London should be wary of the Duchy’s ambitions to become Europe’s RMB hub.

For a tiny, landlocked country with a population roughly the size of a London borough, Luxembourg sure does punch above its weight in the world of finance and investment.

In attracting Chinese investment and capturing a healthy and growing share of the offshore renminbi market, this is especially true. The Duchy, the Luxembourg government, ministry of finance, central bank and financial regulator have all been working hard together to make Luxembourg China’s preferred European outpost.

It is teamwork that is paying off.
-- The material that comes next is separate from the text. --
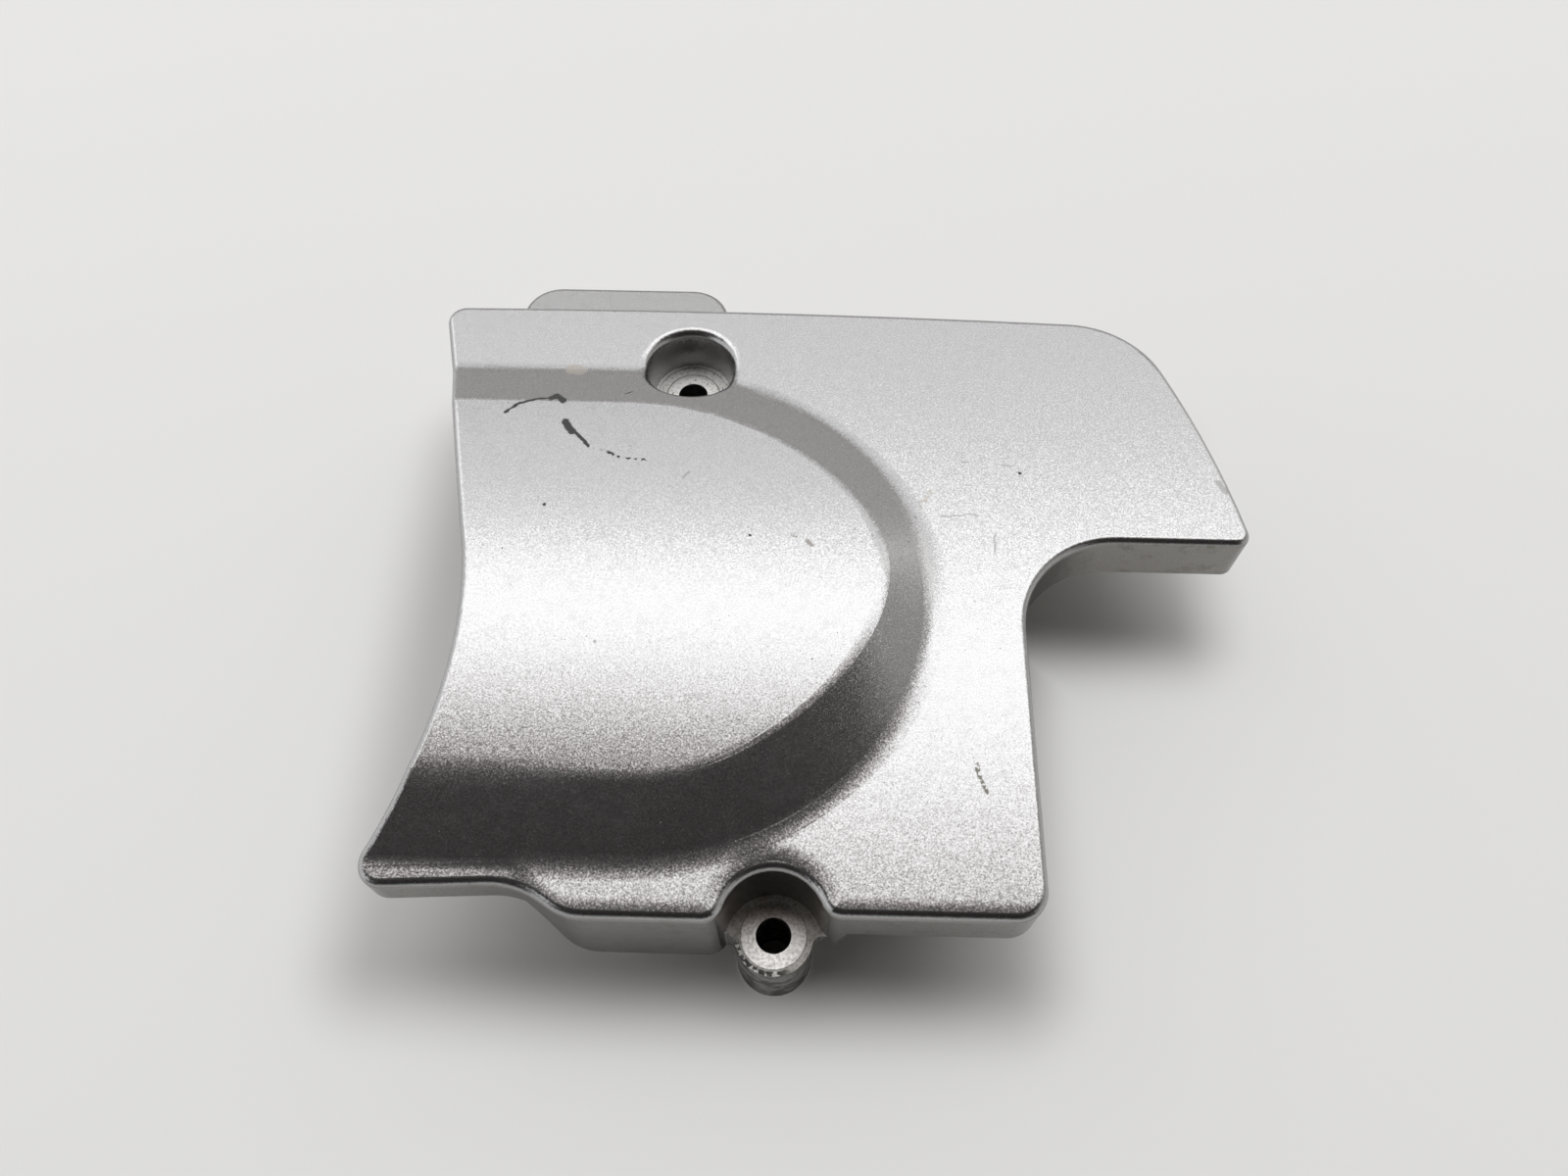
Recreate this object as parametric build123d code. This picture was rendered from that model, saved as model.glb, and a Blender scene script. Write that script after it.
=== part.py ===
from build123d import *
from math import atan2, cos, degrees, radians, sin, sqrt, tan
import os

# Cast cover over a motorcycle's front sprocket. Millimetres.
# Origin: axis of the lower bolt at the mounting plane. +Z leaves the outer face, +Y is up on the machine,
# +X points along the arm, towards the rear wheel.

# Heights above the mounting plane
FACE_Z = 36.0            # flat outer face
LOWER_SEAT_Z = 19.0      # lower bolt's seat
UPPER_SEAT_Z = 26.0      # upper bolt's seat
RIM_Z = 24.0             # lower edge of the wall round the arm, the right side and the top
LEFT_RIM_Z = 28.5        # lower edge of the wall that faces the round cover on the left
SKIRT_Z = 10.0           # lower edge of the deep wall beside the lower bolt

# Casting
WALL = 2.8               # outer wall and skin
EDGE_R = 1.5             # rounding of the face's outer edge
RIB_T = 2.5              # thin ribs inside

# Outline of the face, seen from outside
TOP_Y = 136.6            # middle of the slightly bowed top edge
TOP_DROP = (0.3, 2.2)    # how far its left and right ends lie below that
TOP_LEFT_R = 4.0
TOP_RIGHT_X = 76.9       # where the top edge and the sloping arm end would meet
TOP_RIGHT_R = 22.0
ARM_TIP_X = 95.4         # lower outer corner of the arm
ARM_TIP_R = 3.0
ARM_END_BOW = 2.2        # bow of the sloping arm end
ARM_LOW_Y = 76.2         # underside of the arm
RIGHT_X = 47.7           # right wall below the arm
NOTCH_R = 20.0           # inner corner between arm and right wall
BOTTOM_RIGHT_Y = -0.5
BOTTOM_RIGHT_R = 6.0
BOTTOM_MID_Y = -1.8
BOTTOM_LEFT_Y = 2.2      # lower left edge at its outer end
BOTTOM_LEFT_RISE = 3.0   # degrees that edge climbs towards the bolt
BOTTOM_LEFT_R = 4.5
SWEEP_X = (-45.0, -36.1) # ends of the slanting step between the two levels of the bottom edge
SWEEP_R = (16.0, 12.0)

# Left side: an arc concentric with the round cover beside it, then a line tangent to it
SIDE_ARC_R = 87.3
SIDE_ARC_X = -61.7       # the arc's point nearest to the bolts
SIDE_ARC_Y = 51.3
SIDE_LEAN = 13.2         # degrees between the line and the vertical

# Open recess for the lower bolt
BOLT_HOLE_R = 3.3        # clearance hole for an M6 bolt
SCALLOP_R = 9.0
SCALLOP_Y = -1.5
SCALLOP_CORNER_R = 4.0
SEAT_EDGE_Y = 0.1        # front edge of the seat on both sides of the boss
LOWER_BOSS_R = 7.3
LOWER_BOSS_BLEND_R = 1.8 # between boss and seat edge
SEAT_PLATE_T = 3.0

# Stepped lower edge of the front wall, from left to right
STEP_X = (-39.6, -44.1)  # foot and head of the steep step beside the deep wall
STEP_R = 2.5
DIP_X = (11.0, 13.5)     # foot and head of the short step right of the lower boss
FRONT_DEPTH = 10.0       # how far behind the wall's face that profile reaches
LEFT_ZONE = 12.0         # width of the strip along the left side that keeps the left rim's height

# Counterbore for the upper bolt
UPPER_BOLT_X = -22.0
UPPER_BOLT_DROP = 17.0   # below the top edge
COUNTERBORE_R = 8.7      # at the seat
COUNTERBORE_DRAFT = 6.0  # degrees
COUNTERBORE_LIP_R = 2.0
SPOT_FACE_R = 8.0
SPOT_FACE_DEPTH = 0.3
UPPER_BOSS_R = 7.5

# Raised panel over the sprocket: a D, open to the left, with a wide slope round it
PANEL_FOOT_TOP = 18.6    # from the top edge down to the slope's foot
PANEL_FOOT_BOTTOM = 7.0
PANEL_FOOT_RIGHT = 17.7  # from the right wall in to the slope's foot
PANEL_FOOT_SPAN = (63.0, 58.0)   # length of the upper and lower quarter ellipses
PANEL_RING_H = 8.0       # height over the face at which the slope's upper guide lies
PANEL_RING_IN = (23.4, 30.5, 13.0)  # guide's distance inside the foot: top, bottom, right
PANEL_RING_SPAN = (50.2, 40.0)
CROWN_Z = 6.4            # highest line of the panel over the face
CROWN_Y = 64.0
CROWN_R = 370.0
FOOT_BLEND_R = 10.0
PANEL_EDGE_R = 5.0

# Flange that stands out behind the top edge
TAB_X = (-64.0, -15.2)
TAB_REACH = 14.6         # beyond the top edge
TAB_T = 3.0
TAB_CORNER_R = 8.7
TAB_EDGE_R = 1.2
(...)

The country is a favourite destination of Chinese investors in the European Union, is home to the European headquarters of China’s three largest banks – more are expected to come – and on many levels can claim to be Europe’s leading hub for renminbi. But this shouldn’t come as a surprise to anyone.

An advantageous taxation and legal system combined with bureaucratic expediency and flexibility is a potent combination few other jurisdictions have. That it is second only to the US as an international investment fund centre certainly helps too.

But does this mean Luxembourg is stealing a march on the likes of London, Paris, Frankfurt and even Zurich and New York in the race to be the leading western hub for renminbi? It’s got its nose out front so far. The race however, is long.

The renminbi has only just graduated to a top 10 world currency for the first time, according to the BIS. And while China accounted for more than 10% of the world’s total trade in 2012, the renminbi accounted for only 0.25% of all trade settled. "The RMB is a 10-year game," says one senior banker.

Yet other potential centres cannot afford to sit back. The rise of the renminbi as a global currency promises to be one of the most profound developments in global finance, and it is important to position accordingly for that.

The Bank of England’s agreement with the People’s Bank of China over a Rmb200 billion swap line shows the UK’s continued commitment to supporting something that bankers argue London needs most – liquidity in the currency.

But most bankers say an officially mandated RMB clearing bank in London must happen sooner rather than later.

Must it? With the Chinese government and PBoC preparing to launch the China International Payments System (CIPS) – new unified global renminbi clearing system – as early as later this year, it might not. For the first time, international banks will have a direct route via CIPS to a renminbi clearing system operated by the PBoC and supported by its sovereign credit.

One thing is for sure: the race is far from over.